Banks have to track transactions for security, but they can also sell your purchase history
Financial institutions naturally collect a lot of information about you. When you open an account and become a customer at a bank, the institution will probably know your personal information, like your name, birthday, and address — and they also know where you shop.
There are consumer protections in place and ways to opt out of some tracking activity, but some transaction monitoring is unavoidable.
Why do banks track transaction history?
There are two main reasons why financial institutions perform transaction monitoring.
1. Fraud protection and spotting illegal activity
Tracking transactions is a large part of fraud prevention and protection, and it’s actually a regulatory requirement.
Banks must continuously analyze customer transactions to detect unusual or suspicious activity and monitor accounts for signs of illicit behavior, such as money laundering. There are various laws around this, such as the Bank Secrecy Act, often called an “anti-money laundering” law.
This tracking is also helpful for everyday people. Knowing where you normally spend, where you live and your average transaction amounts are all used to watch out for odd transactions and prevent fraud.
For example, if you were suddenly to drain your entire account balance in one transaction, the bank would most likely consider that suspicious if you normally keep a healthy balance. In response, the bank will probably contact you, ask if you’re the one who made the transaction, and if it wasn’t, start a fraud investigation.
2. Sell your spending history to third parties
This reason is less … preventive.
Similar to how websites use cookies to track your browsing history and create targeted advertisements, your bank history and spending habits can be sold to third parties for marketing purposes. And legally, banks can do this, as long as they aren’t selling your account numbers or “non-public” information.
One big player in this industry is Cardlytics, a company that primarily offers card-linked loyalty programs for many banks, including Bank of America.
Right on the homepage of the company’s site, it says, “Cardlytics commerce media platform transforms purchase intelligence into measurable sales through the largest card-linked offer network,” which is a convoluted way of saying it uses spending history to tailor offers to consumers.
Chase Bank does this, too. It has its own media business for it, named Chase Media Solutions, which launched last year. In the press release, the launch announcement says that this company allows brands to connect with “consumers’ personal passions and interests,” and in turn, consumers get personalized offers. In a nutshell, Chase sells its customers’ transaction data to brands for highly targeted advertising.

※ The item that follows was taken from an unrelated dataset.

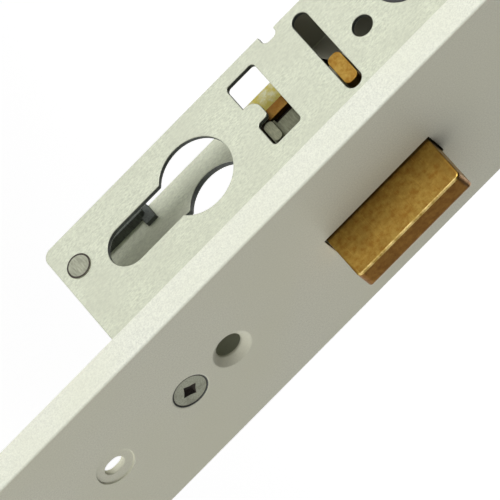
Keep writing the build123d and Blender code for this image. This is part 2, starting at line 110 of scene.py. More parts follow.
class LockSizes(bpy.types.PropertyGroup):
    """Sizes of the small shapes that the finish adds."""

    plate_edge: bpy.props.FloatProperty(
        name="Plate edge", description="Rounding that blanking leaves on the plates' edges",
        default=0.16 * MM, unit="LENGTH")
    forend_edge: bpy.props.FloatProperty(
        name="Forend edge", description="Rounding of the forend's cut edges under the paint",
        default=0.18 * MM, unit="LENGTH")
    bolt_edge: bpy.props.FloatProperty(
        name="Bolt edge", description="Rounding of the cast bolts' edges",
        default=0.22 * MM, unit="LENGTH")
    small_edge: bpy.props.FloatProperty(
        name="Small edge", description="Rounding of levers, pins and blocks",
        default=0.14 * MM, unit="LENGTH")
    rivet_rim: bpy.props.FloatProperty(
        name="Rivet rim", description="Width of the dark rim of dirt and painted shade round a rivet's head",
        default=0.4 * MM, unit="LENGTH")
    rivet_dish: bpy.props.FloatProperty(
        name="Rivet dish", description="Depth of the dish that the riveting punch leaves",
        default=0.07 * MM, unit="LENGTH")
    rivet_ring: bpy.props.FloatProperty(
        name="Rivet ring", description="Width of the slope inside the rim",
        default=0.45 * MM, unit="LENGTH")
    rivet_centre: bpy.props.FloatProperty(
        name="Rivet centre", description="Width of the raised ring at the dish's middle",
        default=0.6 * MM, unit="LENGTH")
    shank_radius: bpy.props.FloatProperty(
        name="Shank radius", description="Outer radius of a screw's thread",
        default=2.0 * MM, unit="LENGTH")
    head_height: bpy.props.FloatProperty(
        name="Head height", description="Height of a screw's flared head",
        default=1.5 * MM, unit="LENGTH")
    head_rim: bpy.props.FloatProperty(
        name="Head rim", description="Width of the dark rim of dirt and painted shade round a screw's head",
        default=0.2 * MM, unit="LENGTH")
    head_ring: bpy.props.FloatProperty(
        name="Head ring", description="Width of the slope inside a screw's rim",
        default=0.8 * MM, unit="LENGTH")
    head_dish: bpy.props.FloatProperty(
        name="Head dish", description="Depth of the soft dish in a screw's head",
        default=0.05 * MM, unit="LENGTH")
    recess_reach: bpy.props.FloatProperty(
        name="Recess reach", description="From a screw's axis to a point of its cross recess",
        default=2.15 * MM, unit="LENGTH")
    recess_waist: bpy.props.FloatProperty(
        name="Recess waist", description="From a screw's axis to the hollow between two points",
        default=1.36 * MM, unit="LENGTH")
    recess_depth: bpy.props.FloatProperty(
        name="Recess depth", description="Depth of a screw's cross recess",
        default=1.25 * MM, unit="LENGTH")
    recess_taper: bpy.props.FloatProperty(
        name="Recess taper", description="Width of the recess's bottom as a share of its mouth",
        default=0.62)
    recess_turn: bpy.props.FloatProperty(
        name="Recess turn", description="How far the screws were turned when they came tight",
        default=math.radians(14), subtype="ANGLE")


class LockColours(bpy.types.PropertyGroup):
    """Colours of the finishes, as sRGB hex values."""

    paint: bpy.props.StringProperty(
        name="Paint", description="Off-white stoving paint of the forend", default="E6E8DA")
    # Painted shade: a darker, warmer paint that stands in for the shade on the forend's front,
    # which faces away from the key light.
    front_shade_paint: bpy.props.StringProperty(
        name="Front shade paint", description="Paint darkened as painted shade on the forend's front", default="D6CFB2")
    zinc: bpy.props.StringProperty(
        name="Zinc", description="Zinc plate on the case plates", default="D2D6C2")
    grease: bpy.props.StringProperty(
        name="Grease", description="Dried grease inside the case", default="B9AC52")
    # Painted shade: on the case plate's inner face this colour darkens the closed upper part and
    # the side towards the forend, standing in for the shade inside the case.
    oil: bpy.props.StringProperty(
        name="Oil film and shade", description="Painted shade and oil film in the closed part of the case",
        default="A9A899")
    # Also painted shade: this dark grey stands in for the shade on hole walls, the forend's window
    # walls and countersinks, and the pan's rear flange.
    cut: bpy.props.StringProperty(
        name="Cut steel", description="Torn steel and painted shade on the walls of the punched holes",
        default="5A5E5A")
    old_oil: bpy.props.StringProperty(
        name="Old oil", description="Brown oil dried on the brass in the case", default="6E4620")
    brass_light: bpy.props.StringProperty(
        name="Light brass", description="Clean brass of the bolts", default="B4944A")
    brass_dark: bpy.props.StringProperty(
        name="Dark brass", description="Tarnished brass of the bolts", default="926A2B")
    brass_red: bpy.props.StringProperty(
        name="Red brass", description="Reddish tarnish and painted shade on the bolt's nose", default="80561F")
    brass_worn_and_highlight: bpy.props.StringProperty(
        name="Worn brass and highlight", description="Brass edges that wear keeps bright, and a painted highlight", default="E9CF88")
    steel: bpy.props.StringProperty(
        name="Steel", description="Plain steel levers and pins", default="727360")
    plated: bpy.props.StringProperty(
        name="Plated steel", description="Zinc-plated rivets and screws", default="A6A895")
    grime_and_shade: bpy.props.StringProperty(
        name="Grime", description="Dirt and painted shade in the recesses of rivets and screws", default="352F29")
    spring: bpy.props.StringProperty(
        name="Spring wire", description="Oiled spring wire", default="6E6C64")
    cast_zinc: bpy.props.StringProperty(
        name="Cast zinc", description="Die-cast follower", default="94948F")
    nylon: bpy.props.StringProperty(
        name="Nylon", description="Black nylon bushes", default="2B2B2D")


class LockStage(bpy.types.PropertyGroup):
    """Camera, lights and floor."""

    azimuth: bpy.props.FloatProperty(
        name="Azimuth", description="Camera's turn round the lock, from -Y towards +X",
        default=math.radians(37.96), subtype="ANGLE")
    elevation: bpy.props.FloatProperty(
        name="Elevation", description="Camera's height over the horizon",
        default=math.radians(5.22), subtype="ANGLE")
    roll: bpy.props.FloatProperty(
        name="Roll", description="Camera's turn about its own axis, which lays the lock slanting",
        default=math.radians(44.68), subtype="ANGLE")
    distance: bpy.props.FloatProperty(
        name="Distance", description="From the camera to the point it looks at",
        default=1.6955, unit="LENGTH")
    lens: bpy.props.FloatProperty(
        name="Lens", description="Focal length of the long lens", default=596.06)
    aim: bpy.props.FloatVectorProperty(
        name="Aim", description="The point looked at, measured from the cylinder axis",
        default=(0.01126, 0.00837, -0.00356), size=3, subtype="XYZ")
    key_power: bpy.props.FloatProperty(
        name="Key light", description="Power of the soft light on the cover plate's side",
        default=38.0, unit="POWER")
    key_place: bpy.props.FloatVectorProperty(
        name="Key place", description="The key light, measured from the lock's middle",
        default=(-0.55, -2.35, 0.9), size=3, subtype="XYZ")
    key_size: bpy.props.FloatProperty(
        name="Key size", description="Side of the square key light", default=1.0, unit="LENGTH")
    back_power: bpy.props.FloatProperty(
        name="Back light", description="Power of the soft light on the case plate's side",
        default=20.0, unit="POWER")
    back_place: bpy.props.FloatVectorProperty(
        name="Back place", description="The back light, measured from the lock's middle",
        default=(-0.4, 2.2, 0.9), size=3, subtype="XYZ")
    back_size: bpy.props.FloatProperty(
        name="Back size", description="Side of the square back light", default=1.4, unit="LENGTH")
    sky: bpy.props.FloatProperty(
        name="Sky", description="Strength of the even light from all round", default=0.06)
    floor_glow: bpy.props.FloatProperty(
        name="Floor glow", description="Light of the pale floor itself, which keeps it white",
        default=0.62)
    floor_size: bpy.props.FloatProperty(
        name="Floor size", description="Side of the square floor", default=60.0, unit="LENGTH")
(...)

Can I opt out of a bank selling my transaction history?
In most cases, yes, banks let you opt out of some transactions and information sharing, but not all of it.
Some transaction tracking is required for anti-money laundering laws and fraud protections, but sharing your personal data for marketing or affiliate purposes can often be opted out of.
The Gramm-Leach-Bliley Act of 1999 prohibits a financial institution from disclosing a consumer’s non-public personal information, like your Social Security number, to third parties that aren’t related to the institution itself. That same act also requires financial institutions to disclose their information-sharing practices and to protect sensitive data.
Thanks to these protections, when you open a deposit account or get a loan at a financial institution, it must send you a privacy notice.
Each privacy notice is going to be different, so read them carefully to find what you can opt out of and how to opt out of it.
For example, one of my accounts is with Chase Bank. The screenshot I included is from my Chase app, where you can see how I limited information sharing and what Chase lets you opt out of.
Bottom line
Banks track your spending habits and balances for security reasons, but they might also be selling where you shop to affiliates to make some extra cash on the side. Luckily, banks have to let you know if they’ll share your information with others. Reading the bank’s privacy policy will let you know what they’re sharing and how to opt out of it.